--- SUPPLIED MATERIAL ---

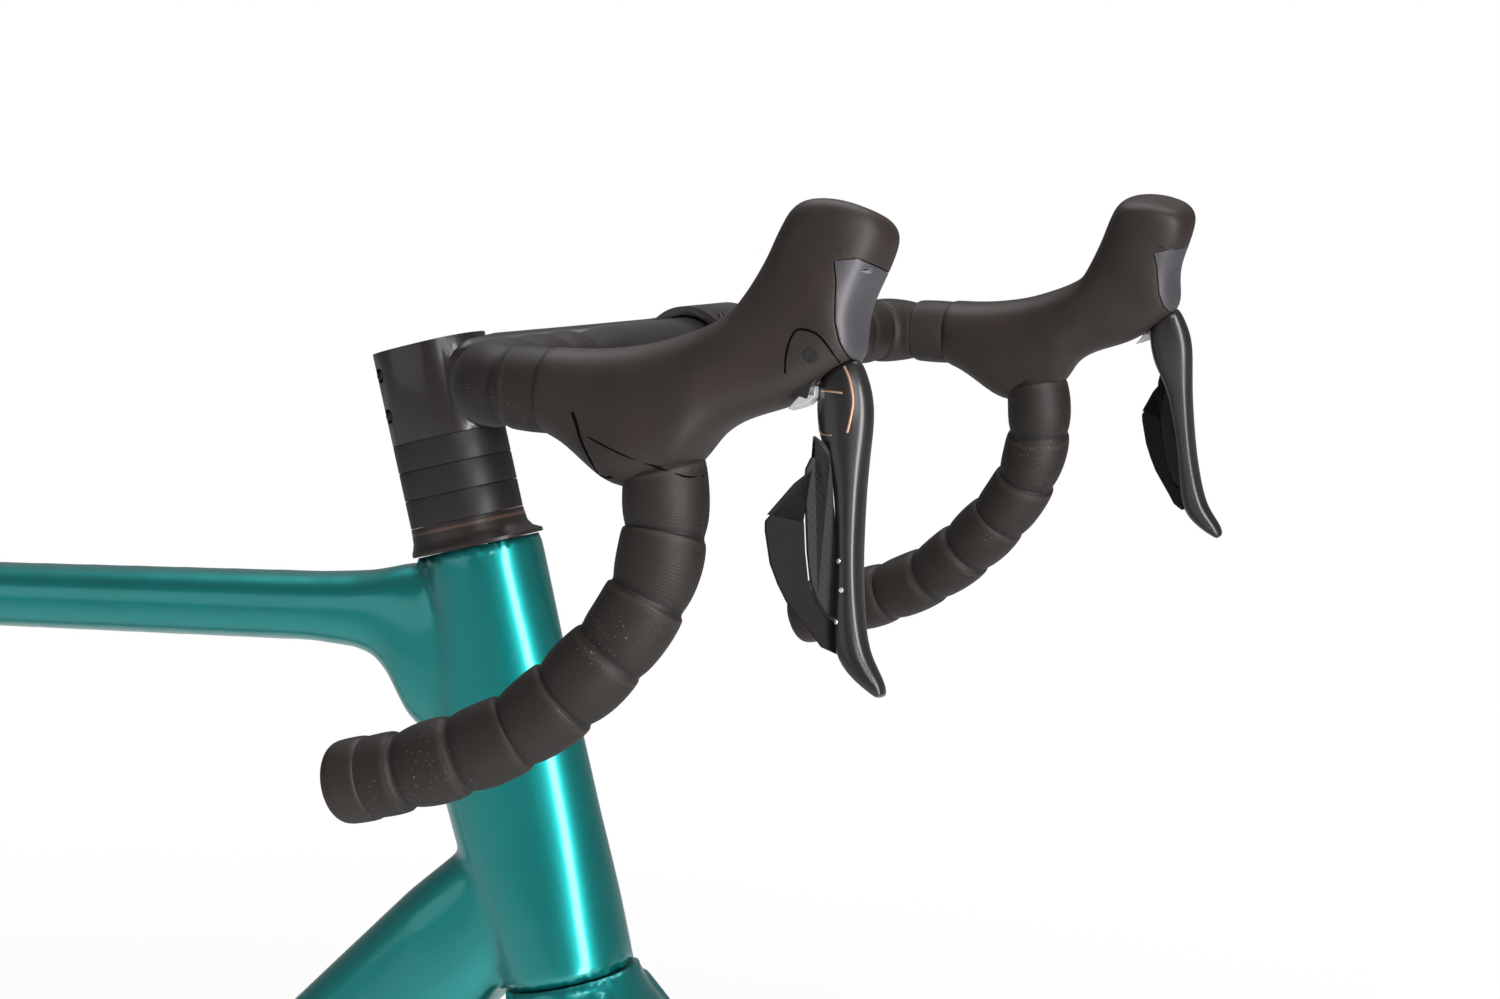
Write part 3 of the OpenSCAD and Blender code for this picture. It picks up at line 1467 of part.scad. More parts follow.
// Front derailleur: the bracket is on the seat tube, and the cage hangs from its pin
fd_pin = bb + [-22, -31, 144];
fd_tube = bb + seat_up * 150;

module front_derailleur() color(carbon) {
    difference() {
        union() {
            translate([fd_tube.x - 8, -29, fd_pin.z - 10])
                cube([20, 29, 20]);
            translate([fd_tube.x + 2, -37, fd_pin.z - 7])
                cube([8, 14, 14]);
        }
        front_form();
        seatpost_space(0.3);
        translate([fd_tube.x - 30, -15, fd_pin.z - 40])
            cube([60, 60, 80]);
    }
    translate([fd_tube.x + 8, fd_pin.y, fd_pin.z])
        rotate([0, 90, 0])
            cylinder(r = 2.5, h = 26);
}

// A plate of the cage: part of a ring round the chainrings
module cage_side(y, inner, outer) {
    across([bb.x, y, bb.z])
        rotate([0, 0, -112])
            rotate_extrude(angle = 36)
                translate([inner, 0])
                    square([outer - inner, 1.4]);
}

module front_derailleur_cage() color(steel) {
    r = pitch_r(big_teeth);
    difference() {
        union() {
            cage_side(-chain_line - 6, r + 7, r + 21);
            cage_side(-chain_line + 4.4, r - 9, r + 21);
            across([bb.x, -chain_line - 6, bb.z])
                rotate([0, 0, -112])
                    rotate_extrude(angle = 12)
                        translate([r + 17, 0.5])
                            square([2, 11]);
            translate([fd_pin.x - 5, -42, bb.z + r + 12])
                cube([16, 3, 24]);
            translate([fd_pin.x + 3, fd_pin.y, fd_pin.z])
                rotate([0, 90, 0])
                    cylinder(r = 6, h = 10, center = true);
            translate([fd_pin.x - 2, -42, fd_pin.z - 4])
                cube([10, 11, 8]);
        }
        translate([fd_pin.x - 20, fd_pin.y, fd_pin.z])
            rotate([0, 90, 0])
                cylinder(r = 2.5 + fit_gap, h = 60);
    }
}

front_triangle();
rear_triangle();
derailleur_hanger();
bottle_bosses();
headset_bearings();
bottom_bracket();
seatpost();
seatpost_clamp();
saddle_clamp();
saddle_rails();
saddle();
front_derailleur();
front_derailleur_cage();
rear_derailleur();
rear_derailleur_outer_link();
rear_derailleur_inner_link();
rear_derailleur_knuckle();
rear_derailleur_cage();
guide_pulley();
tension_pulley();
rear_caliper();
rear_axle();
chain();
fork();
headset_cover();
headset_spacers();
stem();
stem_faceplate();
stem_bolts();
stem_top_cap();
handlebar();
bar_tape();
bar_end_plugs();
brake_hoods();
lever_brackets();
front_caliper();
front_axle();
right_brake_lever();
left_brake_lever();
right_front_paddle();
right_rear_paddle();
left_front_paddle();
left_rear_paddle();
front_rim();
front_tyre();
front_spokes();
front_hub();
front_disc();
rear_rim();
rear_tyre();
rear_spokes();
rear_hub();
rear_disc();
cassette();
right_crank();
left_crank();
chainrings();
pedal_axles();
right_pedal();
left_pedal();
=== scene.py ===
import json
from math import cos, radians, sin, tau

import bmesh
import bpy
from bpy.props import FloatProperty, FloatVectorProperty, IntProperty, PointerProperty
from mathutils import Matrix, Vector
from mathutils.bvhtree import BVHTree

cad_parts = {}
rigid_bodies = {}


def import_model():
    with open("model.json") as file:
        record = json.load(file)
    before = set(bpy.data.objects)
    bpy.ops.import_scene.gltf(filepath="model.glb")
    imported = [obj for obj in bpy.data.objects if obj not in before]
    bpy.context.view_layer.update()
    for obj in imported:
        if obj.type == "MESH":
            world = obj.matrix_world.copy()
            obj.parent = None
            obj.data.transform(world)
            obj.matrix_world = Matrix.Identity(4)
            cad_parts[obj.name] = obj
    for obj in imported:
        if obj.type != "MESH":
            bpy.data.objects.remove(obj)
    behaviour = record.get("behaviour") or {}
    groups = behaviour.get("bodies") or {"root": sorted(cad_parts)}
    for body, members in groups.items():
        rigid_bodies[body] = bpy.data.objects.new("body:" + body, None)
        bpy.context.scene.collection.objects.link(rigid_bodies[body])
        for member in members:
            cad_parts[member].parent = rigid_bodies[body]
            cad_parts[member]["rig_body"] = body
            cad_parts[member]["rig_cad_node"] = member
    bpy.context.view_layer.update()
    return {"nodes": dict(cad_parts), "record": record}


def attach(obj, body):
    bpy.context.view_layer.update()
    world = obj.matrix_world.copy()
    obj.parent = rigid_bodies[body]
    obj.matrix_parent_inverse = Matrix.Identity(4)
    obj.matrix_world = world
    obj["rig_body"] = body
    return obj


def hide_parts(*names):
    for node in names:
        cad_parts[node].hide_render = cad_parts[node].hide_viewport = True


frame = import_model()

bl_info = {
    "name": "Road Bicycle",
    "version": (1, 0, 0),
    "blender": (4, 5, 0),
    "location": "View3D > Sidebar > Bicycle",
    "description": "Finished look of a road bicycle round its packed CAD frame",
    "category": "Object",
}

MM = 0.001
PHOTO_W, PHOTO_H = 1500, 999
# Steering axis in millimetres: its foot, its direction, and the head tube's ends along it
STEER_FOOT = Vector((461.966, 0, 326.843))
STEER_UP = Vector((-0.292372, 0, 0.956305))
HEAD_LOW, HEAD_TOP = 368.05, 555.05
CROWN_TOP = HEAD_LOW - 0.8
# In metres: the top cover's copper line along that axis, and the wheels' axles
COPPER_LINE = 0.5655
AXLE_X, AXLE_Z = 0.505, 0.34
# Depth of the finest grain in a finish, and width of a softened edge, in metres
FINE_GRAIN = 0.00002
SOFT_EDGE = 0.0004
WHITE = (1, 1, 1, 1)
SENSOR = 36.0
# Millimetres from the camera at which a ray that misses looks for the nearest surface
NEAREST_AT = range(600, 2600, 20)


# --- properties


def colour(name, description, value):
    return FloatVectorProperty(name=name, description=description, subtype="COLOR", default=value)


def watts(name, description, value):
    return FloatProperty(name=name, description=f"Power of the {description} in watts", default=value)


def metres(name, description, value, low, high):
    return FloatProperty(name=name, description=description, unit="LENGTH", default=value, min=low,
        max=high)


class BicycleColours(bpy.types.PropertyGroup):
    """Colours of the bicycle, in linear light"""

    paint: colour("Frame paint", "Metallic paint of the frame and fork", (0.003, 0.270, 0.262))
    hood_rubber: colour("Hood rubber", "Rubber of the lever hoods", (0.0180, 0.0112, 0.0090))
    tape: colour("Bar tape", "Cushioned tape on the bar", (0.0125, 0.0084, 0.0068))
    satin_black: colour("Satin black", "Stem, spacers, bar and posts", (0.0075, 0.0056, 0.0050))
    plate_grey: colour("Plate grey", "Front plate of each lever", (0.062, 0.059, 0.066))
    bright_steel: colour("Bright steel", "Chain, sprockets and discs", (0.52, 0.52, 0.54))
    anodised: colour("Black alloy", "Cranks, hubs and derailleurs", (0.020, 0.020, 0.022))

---

» REQUIRED TASK
Exactly the lines from the line that has "front_triangle();" through the line that has "obj.parent = None" are to be repeated, both included, with nothing added.

» OUTPUT
front_triangle();
rear_triangle();
derailleur_hanger();
bottle_bosses();
headset_bearings();
bottom_bracket();
seatpost();
seatpost_clamp();
saddle_clamp();
saddle_rails();
saddle();
front_derailleur();
front_derailleur_cage();
rear_derailleur();
rear_derailleur_outer_link();
rear_derailleur_inner_link();
rear_derailleur_knuckle();
rear_derailleur_cage();
guide_pulley();
tension_pulley();
rear_caliper();
rear_axle();
chain();
fork();
headset_cover();
headset_spacers();
stem();
stem_faceplate();
stem_bolts();
stem_top_cap();
handlebar();
bar_tape();
bar_end_plugs();
brake_hoods();
lever_brackets();
front_caliper();
front_axle();
right_brake_lever();
left_brake_lever();
right_front_paddle();
right_rear_paddle();
left_front_paddle();
left_rear_paddle();
front_rim();
front_tyre();
front_spokes();
front_hub();
front_disc();
rear_rim();
rear_tyre();
rear_spokes();
rear_hub();
rear_disc();
cassette();
right_crank();
left_crank();
chainrings();
pedal_axles();
right_pedal();
left_pedal();
=== scene.py ===
import json
from math import cos, radians, sin, tau

import bmesh
import bpy
from bpy.props import FloatProperty, FloatVectorProperty, IntProperty, PointerProperty
from mathutils import Matrix, Vector
from mathutils.bvhtree import BVHTree

cad_parts = {}
rigid_bodies = {}


def import_model():
    with open("model.json") as file:
        record = json.load(file)
    before = set(bpy.data.objects)
    bpy.ops.import_scene.gltf(filepath="model.glb")
    imported = [obj for obj in bpy.data.objects if obj not in before]
    bpy.context.view_layer.update()
    for obj in imported:
        if obj.type == "MESH":
            world = obj.matrix_world.copy()
            obj.parent = None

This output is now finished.